──────── Material for this task

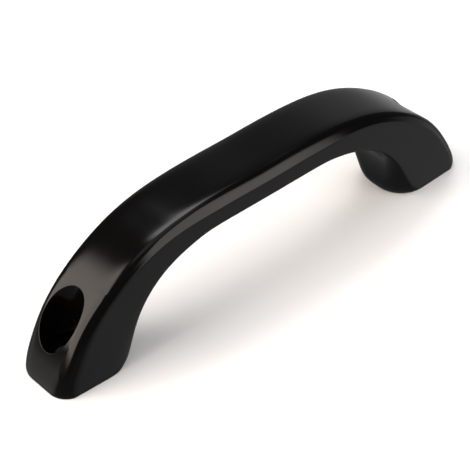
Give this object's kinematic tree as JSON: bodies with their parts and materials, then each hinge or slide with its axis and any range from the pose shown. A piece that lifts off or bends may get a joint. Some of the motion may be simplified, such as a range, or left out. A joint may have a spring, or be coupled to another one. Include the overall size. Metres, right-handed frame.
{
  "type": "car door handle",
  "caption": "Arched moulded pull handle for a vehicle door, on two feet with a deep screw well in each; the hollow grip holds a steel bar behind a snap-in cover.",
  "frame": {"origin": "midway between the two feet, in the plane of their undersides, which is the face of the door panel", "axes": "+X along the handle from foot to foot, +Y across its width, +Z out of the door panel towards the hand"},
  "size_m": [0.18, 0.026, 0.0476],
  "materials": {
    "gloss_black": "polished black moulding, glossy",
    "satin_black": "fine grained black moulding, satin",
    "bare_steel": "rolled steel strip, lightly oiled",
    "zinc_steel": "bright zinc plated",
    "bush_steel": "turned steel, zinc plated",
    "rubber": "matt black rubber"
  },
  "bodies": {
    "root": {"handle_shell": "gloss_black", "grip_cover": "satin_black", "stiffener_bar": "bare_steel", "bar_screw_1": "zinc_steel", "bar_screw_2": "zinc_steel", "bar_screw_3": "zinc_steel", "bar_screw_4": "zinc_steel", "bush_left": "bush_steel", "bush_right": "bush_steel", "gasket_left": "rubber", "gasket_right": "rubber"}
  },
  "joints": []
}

────────────────
──────── Material for this task

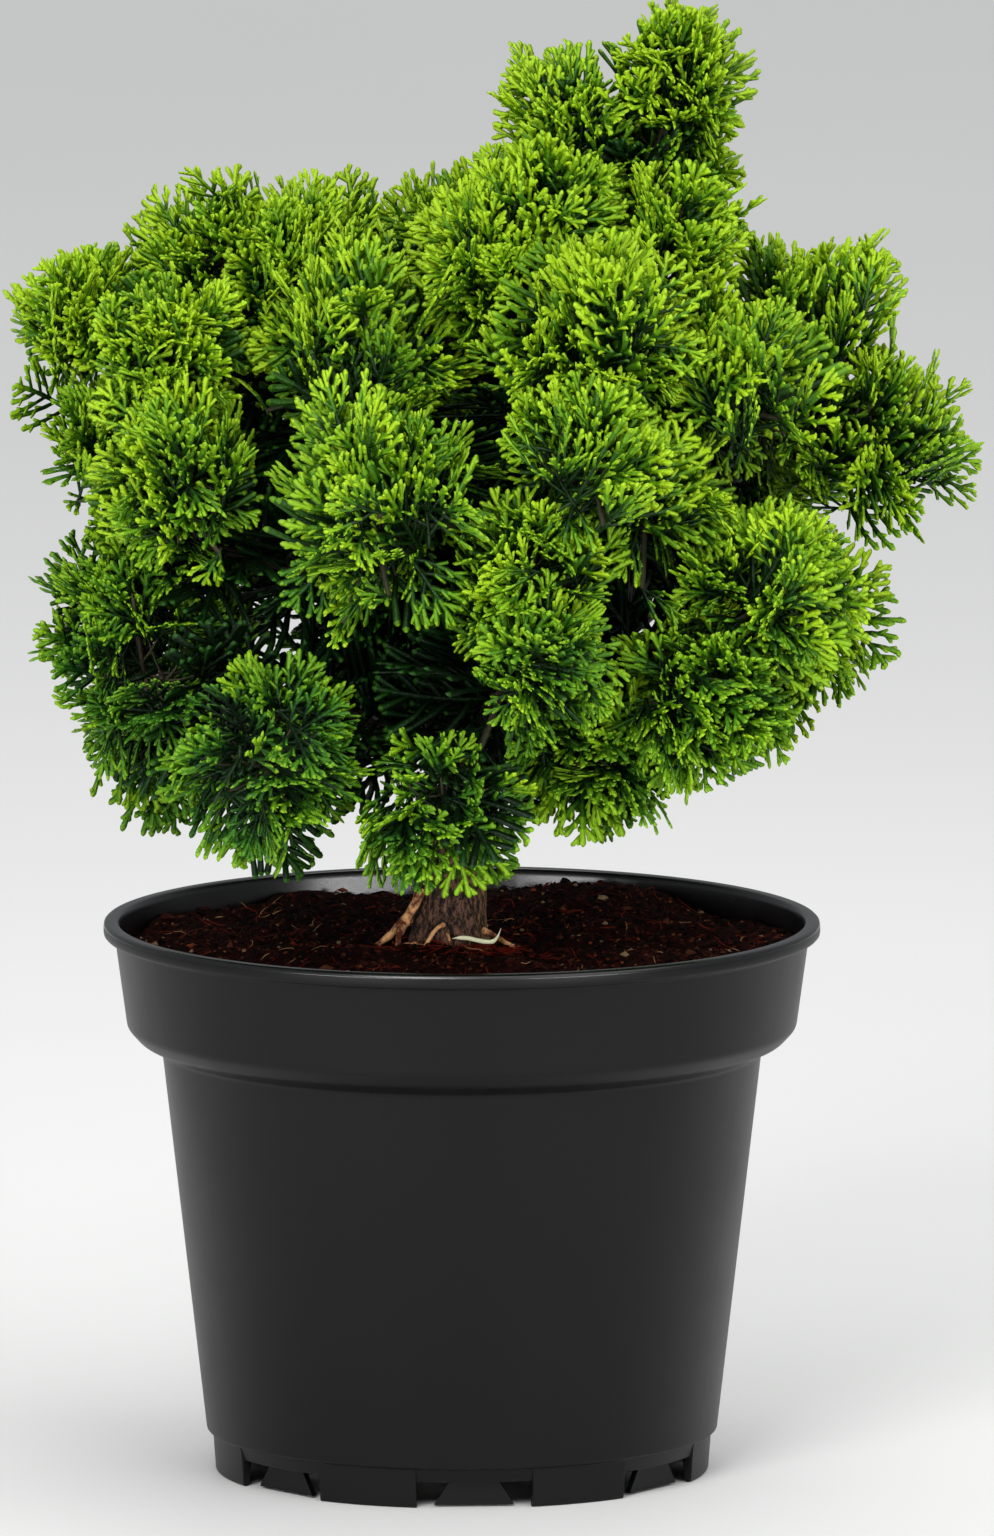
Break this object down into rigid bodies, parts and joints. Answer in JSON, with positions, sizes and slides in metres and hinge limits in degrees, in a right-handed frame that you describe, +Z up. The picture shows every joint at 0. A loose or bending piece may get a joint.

────────────────

## Exercise requirements
Locate all lines that include the word "with" and copy them out.

## Answer to this task
Give this object's kinematic tree as JSON: bodies with their parts and materials, then each hinge or slide with its axis and any range from the pose shown. A piece that lifts off or bends may get a joint. Some of the motion may be simplified, such as a range, or left out. A joint may have a spring, or be coupled to another one. Include the overall size. Metres, right-handed frame.
  "caption": "Arched moulded pull handle for a vehicle door, on two feet with a deep screw well in each; the hollow grip holds a steel bar behind a snap-in cover.",
Break this object down into rigid bodies, parts and joints. Answer in JSON, with positions, sizes and slides in metres and hinge limits in degrees, in a right-handed frame that you describe, +Z up. The picture shows every joint at 0. A loose or bending piece may get a joint.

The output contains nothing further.